Scientists used computer modeling to verify that the only explanation for the extent of the “rocking” of Ganymede’s aurorae is the presence of a saline ocean, which would cause Ganymede’s magnetic field to offset to some extent Jupiter’s magnetic impact.

Several measurements indicated that the aurorae moved by about two degrees, but without the presence of an ocean Jupiter’s influence would have caused movement of about six degrees.

“When there is an electrically conductive ocean present, this counteracts Jupiter’s influence,” Joachim Saur, a professor geophysics at Germany’s University of Cologne and the lead researcher, said.

Saur explained that four independent measurements with HST verified the two-degree movement of Ganymede’s aurorae.

This graphic shows Ganymede's magnetic fields. Graphic courtesy NASA, European Space Agency, (c) A. Feild, Space Telescope Science Institute.

This graphic shows Ganymede’s magnetic fields. Graphic courtesy NASA, European Space Agency, (c) A. Feild, Space Telescope Science Institute.

Scientists had speculated for several decades that Ganymede could be an oceanic moon. The Galileo probe, which flew by the moon several times during its 1995-2003 mission, provided further grist for that supposition when it measured the moon’s magnetic field. But those flybys did not last long enough for scientists to detect the movement of Ganymede’s aurorae.

“The flybys lasted only 20 minutes each,” Saur said. “In the new Hubble observations we have seven hours of data, so we do not have the ambiguity anymore.”

Ganymede’s sea may also be impacting the surface of the moon. Mapping of the satellite by the U.S. Geological Survey reveals areas of the surface that are smoother and less cratered than other areas, which could indicate the presence of tectonic forces that permit movement of sea water from beneath the icy crust.

This illustration of Ganymede's interior shows a layered structure. It is based on observations by the Galileo spacecraft and the Hubble Space Telescope, as well as theoretical models.  Graphic courtesy NASA, ESA, (c) A. Feild, STSci.

This illustration of Ganymede’s interior shows a layered structure. It is based on observations by the Galileo spacecraft and the Hubble Space Telescope, as well as theoretical models. Graphic courtesy NASA, ESA, (c) A. Feild, STSci.

“These lighter shaded regions are believed to be formed by flooding on the surface by water coming to the surface by faults or even cryovolcanoes,” Jim Green, NASA’s director of planetary science, said.

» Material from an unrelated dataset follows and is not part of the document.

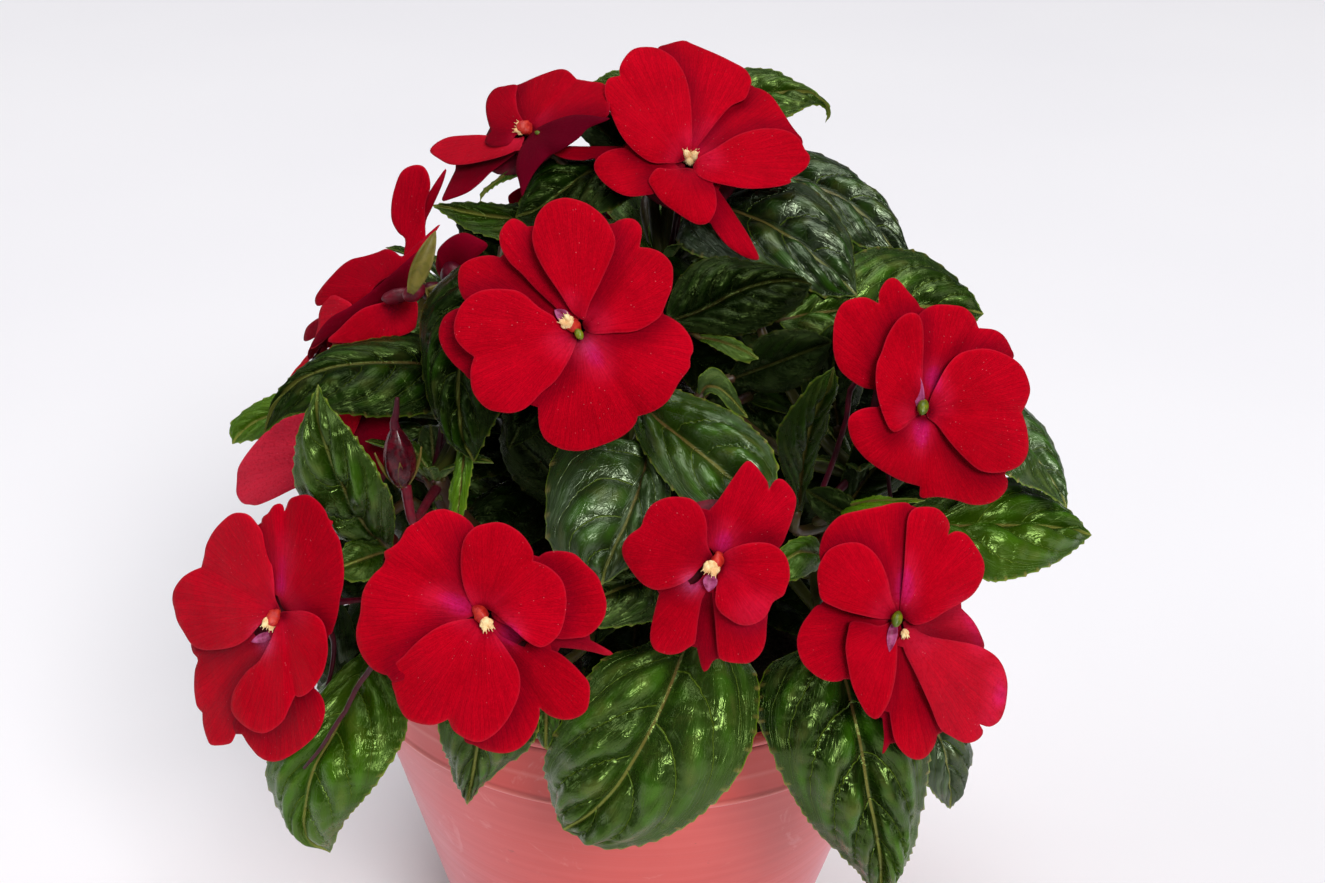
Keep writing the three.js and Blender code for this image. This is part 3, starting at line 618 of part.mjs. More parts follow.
// Turns a solid made in a plane into that plane's place in space.
function turned(solid, o, r, u, n) {
  const g = geometryOf(solid);
  g.applyMatrix4(new THREE.Matrix4().makeBasis(r, u, n).setPosition(o));
  return solidOf(g);
}

// A leaf blade: rows of [middle, left edge, right edge] from base to tip.
function blade(rows, thickness, grow) {
  const n = rows.length;
  const g = new THREE.BoxGeometry(2, n - 1, 1, 2, n - 1, 1);
  const p = g.attributes.position;
  for (let k = 0; k < p.count; k++) {
    const i = Math.round(p.getX(k) + 1);
    const j = Math.round(p.getY(k) + (n - 1) / 2);
    const top = p.getZ(k) > 0 ? 1 : -1;
    const row = rows[j].map(v);
    const along = v(rows[Math.min(j + 1, n - 1)][0]).sub(v(rows[Math.max(j - 1, 0)][0])).normalize();
    const ref = j === n - 1 ? rows[j - 1].map(v) : row;
    const side = ref[2].clone().sub(ref[1]).normalize();
    const normal = side.clone().cross(along).normalize();
    let q = row[[1, 0, 2][i]].clone();
    if (j === n - 1) q.addScaledVector(side, (i - 1) * 0.7);
    q.addScaledVector(side, (i - 1) * grow);
    if (j === n - 1) q.addScaledVector(along, grow);
    q.addScaledVector(normal, (top * thickness) / 2);
    p.setXYZ(k, q.x, q.y, q.z);
  }
  return solidOf(g);
}

function ball(centre, rx, rz, axis, w = 7, h = 4) {
  const g = new THREE.SphereGeometry(1, w, h);
  g.rotateX(Math.PI / 2);
  g.scale(rx, rx, rz);
  const q = new THREE.Quaternion().setFromUnitVectors(new THREE.Vector3(0, 0, 1), axis);
  g.applyQuaternion(q);
  g.translate(centre.x, centre.y, centre.z);
  return solidOf(g);
}

// ------------------------------------------------------------ pot and soil
function potSolid() {
  const z0 = COLLAR_Z;
  const outer = (z) => BASE_RADIUS + (BODY_TOP_RADIUS - BASE_RADIUS) * (z / z0);
  const profile = [
    [0, 0], [BASE_RADIUS - 1.2, 0], [BASE_RADIUS, 1.2],
    [outer(z0 - 0.4), z0 - 0.4], [COLLAR_RADIUS + 0.3, z0], [COLLAR_RADIUS + 0.4, z0 + 1.2],
    [COLLAR_RADIUS, z0 + 1.8], [COLLAR_RADIUS + 1.2, z0 + 15.5],
    [LIP_RADIUS, z0 + 16.6], [LIP_RADIUS - 0.6, POT_HEIGHT],
    [LIP_RADIUS - 2.8, POT_HEIGHT],
    [COLLAR_RADIUS - 1.6, z0 - 0.6], [outer(z0 - 4) - WALL, z0 - 4],
    [outer(FLOOR) - WALL, FLOOR], [0, FLOOR],
  ].map((q) => new THREE.Vector2(q[0], q[1]));
  const g = new THREE.LatheGeometry(profile, POT_SIDES);
  g.rotateX(Math.PI / 2);
  let s = solidOf(g);
  for (let i = 0; i < DRAIN_HOLES; i++) {
    const a = (i / DRAIN_HOLES) * Math.PI * 2 + 0.3;
    const c = new THREE.CylinderGeometry(DRAIN_HOLE_RADIUS, DRAIN_HOLE_RADIUS, 12, 10);
    c.rotateX(Math.PI / 2);
    c.translate(DRAIN_HOLE_CIRCLE * Math.cos(a), DRAIN_HOLE_CIRCLE * Math.sin(a), 0);
    s = s.subtract(solidOf(c));
  }
  return s;
}

function soilSolid() {
  const z0 = COLLAR_Z;
  const wall = (z) => BASE_RADIUS + (BODY_TOP_RADIUS - BASE_RADIUS) * (z / z0) - WALL - GAP;
  const profile = [
    [0, FLOOR + GAP], [wall(FLOOR + GAP) - 0.2, FLOOR + GAP], [wall(z0 - 5) - 0.2, z0 - 5],
    [wall(z0 - 1), SOIL_TOP - 2.4], [wall(z0 - 1) - 3, SOIL_TOP - 0.6],
    [30, SOIL_TOP - 0.2], [0, SOIL_TOP],
  ].map((q) => new THREE.Vector2(q[0], q[1]));
  const g = new THREE.LatheGeometry(profile, POT_SIDES);
  g.rotateX(Math.PI / 2);
  return solidOf(g);
}

// ---------------------------------------------------------------- the plant
function stalkPath(from, away, to, lead) {
  const a = at(from, away, lead);
  const b = v(to);
  const mid = a.clone().lerp(b, 0.5);
  const sag = a.distanceTo(b) * 0.12;
  mid.z -= sag;
  return [from, a, mid, b];
}

function flowerSolid(f, grow) {
  const n = v(f.n), P = v(f.P);
  const back = n.clone().negate();
  const parts = [];
  if (f.splayed) {
    for (const [o, r, u, nn, outline] of f.lobes) {
      const lobe = turned(plate(outline, PETAL_THICKNESS + 2 * grow, grow), v(o), v(r), v(u), v(nn));
      const b = lobe.boundingBox();
      const c = new THREE.Vector3(b.min[0] + b.max[0], b.min[1] + b.max[1], b.min[2] + b.max[2]).multiplyScalar(0.5);
      parts.push(lobe, bar([at(P, n, -1.5), c], FLOWER_STALK_RADIUS + grow, 1, 5));
    }
  } else {
    const [o, r, u, nn] = f.lobes[0];
    const cup = new THREE.CylinderGeometry(THROAT_RADIUS + grow, 1.6 + grow, 6 + grow, 6);
    cup.rotateX(Math.PI / 2);
    cup.translate(0, 0, -3 - grow / 2);
    const face = f.lobes.map((q) => plate(q[4], PETAL_THICKNESS + 2 * grow, grow));
    parts.push(turned(join([...face, solidOf(cup)]), v(o), v(r), v(u), v(nn)));
  }
  if (f.splayed) parts.push(ball(at(P, n, -1.5), THROAT_RADIUS + grow, 4.2 + grow, n));
  const stalk = f.stalk ? f.stalk.map(v) : stalkPath(at(P, n, -5), back, f.att, 4);
  parts.push(bar(stalk, FLOWER_STALK_RADIUS + grow, 5, 5));
  if (f.spur) parts.push(bar(f.spur.map(v), SPUR_RADIUS + grow, 4, 5));
  return join(parts);
}

function leafSolid(l, grow) {
  const m0 = v(l.rows[0][0]), m1 = v(l.rows[1][0]);
  const away = m0.clone().sub(m1).normalize();
  const b = blade(l.rows, LEAF_THICKNESS + 2 * grow, grow);
  const stalk = bar(stalkPath(at(m0, away, -0.8), away, l.att, 6), LEAF_STALK_RADIUS + grow, 4, 5);
  return b.add(stalk);
}

function budSolid(b, grow) {
  const path = b.path.map(v);
  const axis = path[5].clone().sub(path[3]).normalize();
  const centre = path[4].clone().lerp(path[3], 0.25);
  const body = ball(centre, 3.9 + grow, 7.4 + grow, axis);
  const top = bar([at(centre, axis, 5), path[6], path[7]], SPUR_RADIUS + grow, 4);
  const stalk = bar([at(centre, axis, -5), path[2], path[1], path[0], v(b.att)], FLOWER_STALK_RADIUS + 0.2 + grow, 6);
  return join([body, top, stalk]);
}

// Largest single body of a cut solid.
function mainBody(s) {
  const list = s.decompose();
  list.sort((a, b) => b.volume() - a.volume());
  return list[0];
}

function boxesMeet(a, b) {
  const p = a.boundingBox(), q = b.boundingBox();
  for (let i = 0; i < 3; i++) if (p.min[i] > q.max[i] || q.min[i] > p.max[i]) return false;
  return true;
}

const group = new THREE.Group();
const placed = [];

function place(name, thin, fat, color, roughness) {
  let s = thin;
  for (const q of placed) if (boxesMeet(s, q.fat)) s = s.subtract(q.fat);
  s = mainBody(s);
  placed.push({ name, fat });
  const mesh = new THREE.Mesh(geometryOf(s), new THREE.MeshStandardMaterial({ color, roughness, metalness: 0 }));
  mesh.name = name;
  group.add(mesh);
}

const LEAF_GREEN = 0x35602a, STEM_RED = 0x6a2a2c, PETAL_RED = 0xc4081c, POT = 0xcb6358, SOIL = 0x33241b;

const pot = potSolid();
place('pot', pot, pot, POT, 0.5);
const soil = soilSolid();
place('potting_soil', soil, soil, SOIL, 1);
for (const s of STEMS) {
  const pts = s.pts.map(v);
  place(s.name, bar(pts, STEM_RADIUS, 6, 7), bar(pts, STEM_RADIUS + GAP, 6, 7), STEM_RED, 0.5);
}
for (const f of FLOWERS) place(f.name, flowerSolid(f, 0), flowerSolid(f, GAP), PETAL_RED, 0.6);
place('flower_bud', budSolid(BUD, 0), budSolid(BUD, GAP), 0x5a0a20, 0.5);
for (const l of LEAVES) place(l.name, leafSolid(l, 0), leafSolid(l, GAP), LEAF_GREEN, 0.45);

export default group;
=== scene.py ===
"""Busy lizzie in its pot. Metres in the scene, millimetres in the tables below."""
import math

import bmesh
import bpy
import numpy as np
from mathutils import Matrix, Vector
from mathutils.geometry import delaunay_2d_cdt


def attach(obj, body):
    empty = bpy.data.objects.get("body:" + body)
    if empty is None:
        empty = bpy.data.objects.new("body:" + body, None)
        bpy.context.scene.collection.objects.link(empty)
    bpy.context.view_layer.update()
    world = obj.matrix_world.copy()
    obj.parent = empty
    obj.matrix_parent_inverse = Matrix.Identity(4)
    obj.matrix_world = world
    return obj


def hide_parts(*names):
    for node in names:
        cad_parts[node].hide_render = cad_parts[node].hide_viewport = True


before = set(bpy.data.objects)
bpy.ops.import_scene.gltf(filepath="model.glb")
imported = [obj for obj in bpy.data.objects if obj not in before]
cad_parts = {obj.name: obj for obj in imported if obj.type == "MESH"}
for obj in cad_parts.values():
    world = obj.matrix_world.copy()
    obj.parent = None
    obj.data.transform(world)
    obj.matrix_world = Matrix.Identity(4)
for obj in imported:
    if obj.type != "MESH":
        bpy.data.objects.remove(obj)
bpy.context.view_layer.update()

CAM = np.array([5.4, -439.4, 376.1])  # the viewer's place, millimetres
LAYER = 2.1  # spreads the petals' layers
WORLD_LIGHT = 0.08
LIGHTS = [
    ('key', (1.6, -4.5, 3.6), (0.0, -0.05, 0.17), (2.0, 1.6), 270.0, (1.0, 0.985, 0.97)),
    ('top', (0.2, 0.5, 4.4), (0.0, 0.0, 0.1), (3.6, 3.0), 130.0, (0.985, 0.985, 1.0)),
    ('fill', (-3.8, -1.0, 2.6), (0.0, -0.05, 0.15), (2.4, 2.0), 34.0, (0.95, 0.97, 1.0)),
]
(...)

Ganymede is Jupiter’s largest moon, with more mass than Mercury. It joins fellow Galilean moon Europa and Saturn’s moon Enceladus on the list of moons known to have water oceans.

Another of Jupiter’s four largest moons, Callisto, is also thought likely to have liquid water.

“Every observation that we make, every mission that we send to various places in the solar system, is taking us one step closer to finding that truly habitable environment, a water-rich environment in our solar system,” Heidi Hammel, executive vice president of the Association of Universities for Research in Astronomy, said. “Everywhere we look there’s water.”